LOL. Very funny thread - and I was in need of a laugh!  ;)

How about adding to that list: "A place to live? I just thought I'd squat."


Re: FAQ tip: Detention
« Reply #17 on: April 21, 2006, 06:19:31 PM »
Enter the arbitrary world of London Terminal C that cynical young immigration officer Henry Brinks inhabits, where any non-EU citizen approaching immigration control had better watch their footwear. According to Henry, the wrong kind of shoes indicates a knock-off. He describes such a victim, an African wearing a shiny suit and white plastic boat shoes sporting oversized tassels. He is fated to refusal before he even reaches the desk:   Anything with tassels and you're asking for trouble.  Meanwhile, Argentineans get baited over the Falklands, and a long-resident African couple is interrogated on the colour of busses in Bath before getting refused.

When a flight arrives, the chief officers come out sniffing the dirty air for someone to knock off, someone to bounce.  Performance is measured in the number of knock-offs. Many use delaying tactics or pick from the queue those who they think are quick refusals - keeping an eye out for the dodgy footwear, no doubt.
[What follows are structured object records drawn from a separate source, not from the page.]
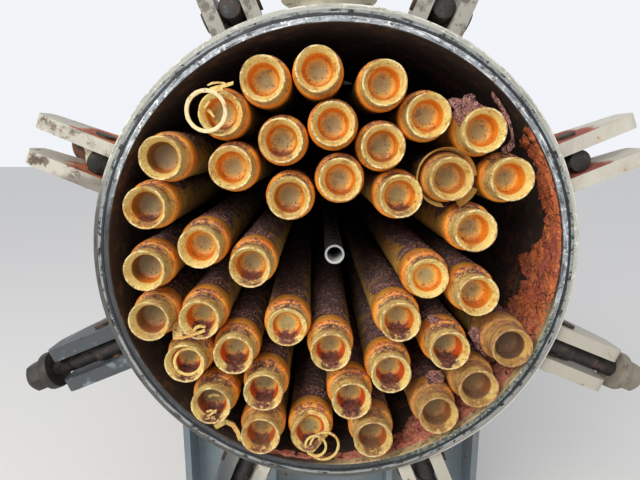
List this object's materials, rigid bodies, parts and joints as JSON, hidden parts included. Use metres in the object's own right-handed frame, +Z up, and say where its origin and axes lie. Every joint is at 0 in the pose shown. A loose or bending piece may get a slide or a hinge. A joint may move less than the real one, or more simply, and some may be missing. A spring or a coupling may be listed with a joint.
{
  "type": "horizontal cartridge gas filter vessel",
  "caption": "Horizontal gas filter vessel on two saddles, its swing-bolt closure open on leaning, fouled filter cartridges with moulded caps.",
  "frame": {"origin": "middle of the front saddle's foot, on the ground under the vessel axis", "axes": "+Y along the vessel axis, from the open end to the rear head; +Z up; +X to the right when looking into the open end"},
  "size_m": [1.5476, 2.9925, 2.113],
  "materials": {
    "ring_steel": "weathered, machined lands, off-white paint on the rim",
    "seal": "dull",
    "lug_paint": "off-white paint, rusted on the upper edges",
    "pin_steel": "dark, weathered",
    "bolt_steel": "dark, weathered",
    "nut_steel": "dark with brown rust",
    "shell_paint": "aged off-white paint; inside bare and rusted",
    "sheet_steel": "rusted steel",
    "rod_steel": "bare, bright",
    "wound_media": "wound fibre, fouled brown",
    "cap_plastic": "translucent straw and orange resin",
    "saddle_paint": "blue-grey paint"
  },
  "bodies": {
    "vessel": {"closure_ring": "ring_steel", "seal_ring": "seal", "closure_lugs": "lug_paint", "hinge_pins": "pin_steel", "front_crown": "shell_paint", "front_belly": "shell_paint", "front_sides": "shell_paint", "rear_crown": "shell_paint", "rear_belly": "shell_paint", "rear_sides": "shell_paint", "rear_head": "shell_paint", "nozzle_pipes": "shell_paint", "nozzle_flanges": "shell_paint", "nozzle_pads": "shell_paint", "drain_pipes": "shell_paint", "drain_flanges": "shell_paint", "couplings": "shell_paint", "lifting_lugs": "shell_paint", "tube_sheet": "sheet_steel", "centre_rod": "rod_steel", "outer_cartridges": "wound_media", "middle_cartridges": "wound_media", "inner_cartridges": "wound_media", "outer_caps": "cap_plastic", "middle_caps": "cap_plastic", "inner_caps": "cap_plastic", "front_saddle": "saddle_paint", "rear_saddle": "saddle_paint", "wear_plates": "saddle_paint"},
    "bolt_1": {"swing_bolt_1": "bolt_steel", "bolt_nut_1": "nut_steel"},
    "bolt_2": {"swing_bolt_2": "bolt_steel", "bolt_nut_2": "nut_steel"},
    "bolt_3": {"swing_bolt_3": "bolt_steel", "bolt_nut_3": "nut_steel"},
    "bolt_4": {"swing_bolt_4": "bolt_steel", "bolt_nut_4": "nut_steel"},
    "bolt_5": {"swing_bolt_5": "bolt_steel", "bolt_nut_5": "nut_steel"},
    "bolt_6": {"swing_bolt_6": "bolt_steel", "bolt_nut_6": "nut_steel"},
    "bolt_7": {"swing_bolt_7": "bolt_steel", "bolt_nut_7": "nut_steel"},
    "bolt_8": {"swing_bolt_8": "bolt_steel", "bolt_nut_8": "nut_steel"}
  },
  "joints": [
    {"name": "bolt_1_hinge", "type": "hinge", "parent": "vessel", "child": "bolt_1", "pos_m": [0.55067, -0.345, 1.47809], "axis": [0.3827, 0, -0.9239], "range_deg": [0, 184.69]},
    {"name": "bolt_2_hinge", "type": "hinge", "parent": "vessel", "child": "bolt_2", "pos_m": [0.22809, -0.345, 1.80067], "axis": [0.9239, 0, -0.3827], "range_deg": [0, 184.69]},
    {"name": "bolt_3_hinge", "type": "hinge", "parent": "vessel", "child": "bolt_3", "pos_m": [-0.22809, -0.345, 1.80067], "axis": [0.9239, 0, 0.3827], "range_deg": [0, 184.69]},
    {"name": "bolt_4_hinge", "type": "hinge", "parent": "vessel", "child": "bolt_4", "pos_m": [-0.55067, -0.345, 1.47809], "axis": [0.3827, 0, 0.9239], "range_deg": [-34.7, 150]},
    {"name": "bolt_5_hinge", "type": "hinge", "parent": "vessel", "child": "bolt_5", "pos_m": [-0.55067, -0.345, 1.02191], "axis": [-0.3827, 0, 0.9239], "range_deg": [-94.69, 90]},
    {"name": "bolt_6_hinge", "type": "hinge", "parent": "vessel", "child": "bolt_6", "pos_m": [-0.22809, -0.345, 0.69933], "axis": [-0.9239, 0, 0.3827], "range_deg": [-94.69, 90]},
    {"name": "bolt_7_hinge", "type": "hinge", "parent": "vessel", "child": "bolt_7", "pos_m": [0.22809, -0.345, 0.69933], "axis": [-0.9239, 0, -0.3827], "range_deg": [-94.69, 90]},
    {"name": "bolt_8_hinge", "type": "hinge", "parent": "vessel", "child": "bolt_8", "pos_m": [0.55067, -0.345, 1.02191], "axis": [-0.3827, 0, -0.9239], "range_deg": [-94.69, 90]}
  ]
}
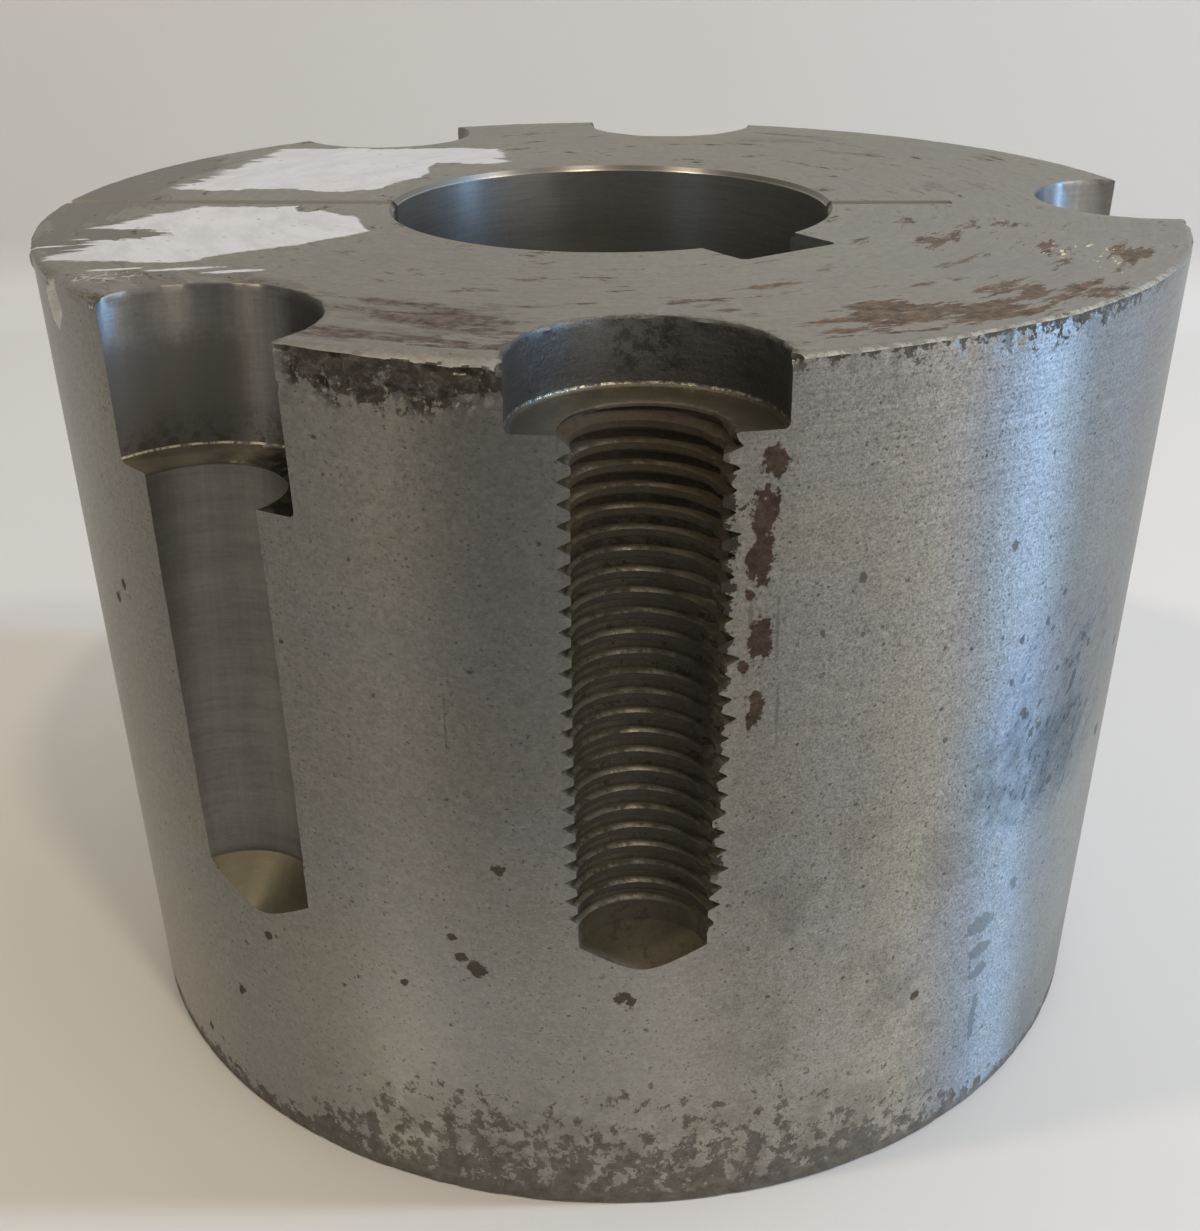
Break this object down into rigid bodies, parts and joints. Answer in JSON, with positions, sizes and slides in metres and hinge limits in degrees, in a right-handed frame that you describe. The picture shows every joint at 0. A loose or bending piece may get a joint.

Meet the Fleisches, an American mother and son team who always travel with a pair of ornate ceremonial knives intended to murder the Queen in their pursuit of a feud dating from the time of Charlemagne.

You can feel the desperation in the pen or holding area where refugees are sent: It is a dark place, with a perpetual air of impending trouble and its own unique smell of spilled coffee and sweaty feet. Turks, West Africans, Tamils, Somalis┘ Many showing red-eyed signs of being detained in the pen for several days, children making half-hearted attempts at play.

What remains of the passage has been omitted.